> _EXERCISE OBJECTIVE_:
Please give back word for word the lines below, from the first one through the one with "FLATTEST_BEND_DEGREES = 0.1".

----------------------------------------

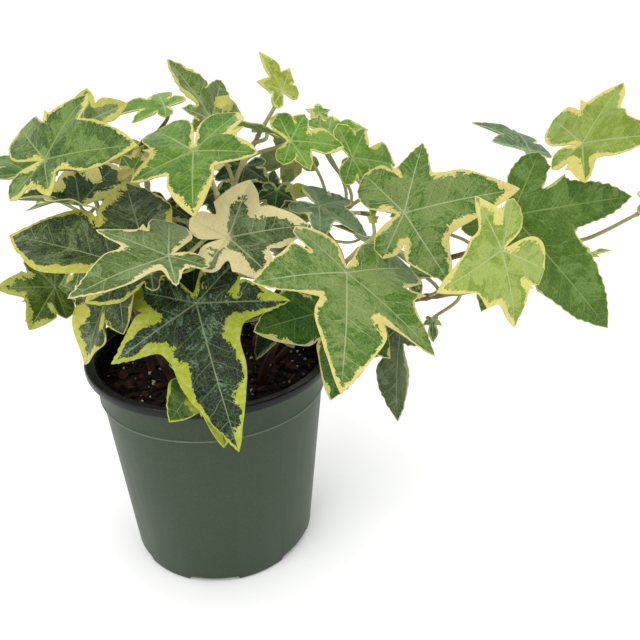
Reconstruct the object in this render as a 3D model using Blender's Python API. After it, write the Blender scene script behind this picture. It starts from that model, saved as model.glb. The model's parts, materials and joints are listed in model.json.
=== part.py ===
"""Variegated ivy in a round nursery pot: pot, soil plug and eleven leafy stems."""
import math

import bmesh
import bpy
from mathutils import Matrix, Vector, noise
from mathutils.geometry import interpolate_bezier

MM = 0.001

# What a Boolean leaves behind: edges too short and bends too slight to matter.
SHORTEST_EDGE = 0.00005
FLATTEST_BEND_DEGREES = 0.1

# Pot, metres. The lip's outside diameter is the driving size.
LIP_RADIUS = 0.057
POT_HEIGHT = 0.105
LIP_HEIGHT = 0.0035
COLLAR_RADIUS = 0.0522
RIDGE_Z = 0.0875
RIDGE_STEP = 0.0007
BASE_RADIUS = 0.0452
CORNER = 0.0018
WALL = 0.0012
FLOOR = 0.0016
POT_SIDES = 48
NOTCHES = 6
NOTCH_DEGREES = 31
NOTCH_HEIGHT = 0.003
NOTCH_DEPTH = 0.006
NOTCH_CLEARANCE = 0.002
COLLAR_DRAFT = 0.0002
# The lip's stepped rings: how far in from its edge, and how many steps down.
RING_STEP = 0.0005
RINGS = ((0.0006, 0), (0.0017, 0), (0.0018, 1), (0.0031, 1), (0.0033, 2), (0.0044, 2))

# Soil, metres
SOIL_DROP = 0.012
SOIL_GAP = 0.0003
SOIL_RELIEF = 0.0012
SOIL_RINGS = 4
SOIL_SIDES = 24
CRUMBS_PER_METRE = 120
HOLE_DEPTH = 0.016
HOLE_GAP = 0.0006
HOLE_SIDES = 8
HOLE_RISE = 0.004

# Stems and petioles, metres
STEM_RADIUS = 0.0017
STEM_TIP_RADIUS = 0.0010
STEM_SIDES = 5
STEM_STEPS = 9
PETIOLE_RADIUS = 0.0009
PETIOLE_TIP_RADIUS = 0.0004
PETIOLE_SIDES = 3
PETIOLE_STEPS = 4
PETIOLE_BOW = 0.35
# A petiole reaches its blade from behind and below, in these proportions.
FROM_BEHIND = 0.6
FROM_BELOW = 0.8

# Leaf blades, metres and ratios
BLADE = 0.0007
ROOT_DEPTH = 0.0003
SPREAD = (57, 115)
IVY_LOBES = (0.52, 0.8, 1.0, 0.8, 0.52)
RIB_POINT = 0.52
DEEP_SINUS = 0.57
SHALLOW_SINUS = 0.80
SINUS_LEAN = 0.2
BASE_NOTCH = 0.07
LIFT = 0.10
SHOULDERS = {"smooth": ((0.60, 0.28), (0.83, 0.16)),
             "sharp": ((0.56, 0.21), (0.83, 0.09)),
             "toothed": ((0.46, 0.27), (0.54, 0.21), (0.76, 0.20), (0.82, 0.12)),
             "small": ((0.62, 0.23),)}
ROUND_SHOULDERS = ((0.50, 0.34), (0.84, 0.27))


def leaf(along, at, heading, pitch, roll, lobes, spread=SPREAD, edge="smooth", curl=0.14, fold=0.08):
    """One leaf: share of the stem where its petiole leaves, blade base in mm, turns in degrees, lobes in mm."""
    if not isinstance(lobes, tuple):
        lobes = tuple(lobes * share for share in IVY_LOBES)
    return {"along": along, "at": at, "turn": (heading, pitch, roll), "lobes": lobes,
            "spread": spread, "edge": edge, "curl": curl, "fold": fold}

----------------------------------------

> _OUTPUT FOR THIS TASK_:
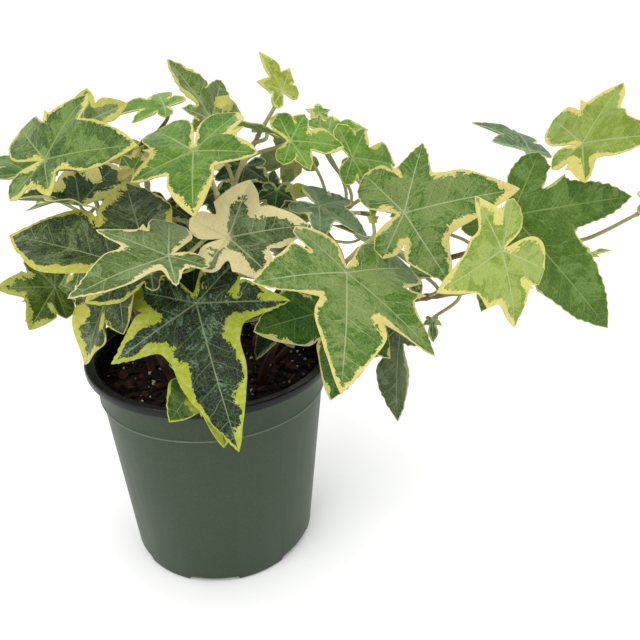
Reconstruct the object in this render as a 3D model using Blender's Python API. After it, write the Blender scene script behind this picture. It starts from that model, saved as model.glb. The model's parts, materials and joints are listed in model.json.
=== part.py ===
"""Variegated ivy in a round nursery pot: pot, soil plug and eleven leafy stems."""
import math

import bmesh
import bpy
from mathutils import Matrix, Vector, noise
from mathutils.geometry import interpolate_bezier

MM = 0.001

# What a Boolean leaves behind: edges too short and bends too slight to matter.
SHORTEST_EDGE = 0.00005
FLATTEST_BEND_DEGREES = 0.1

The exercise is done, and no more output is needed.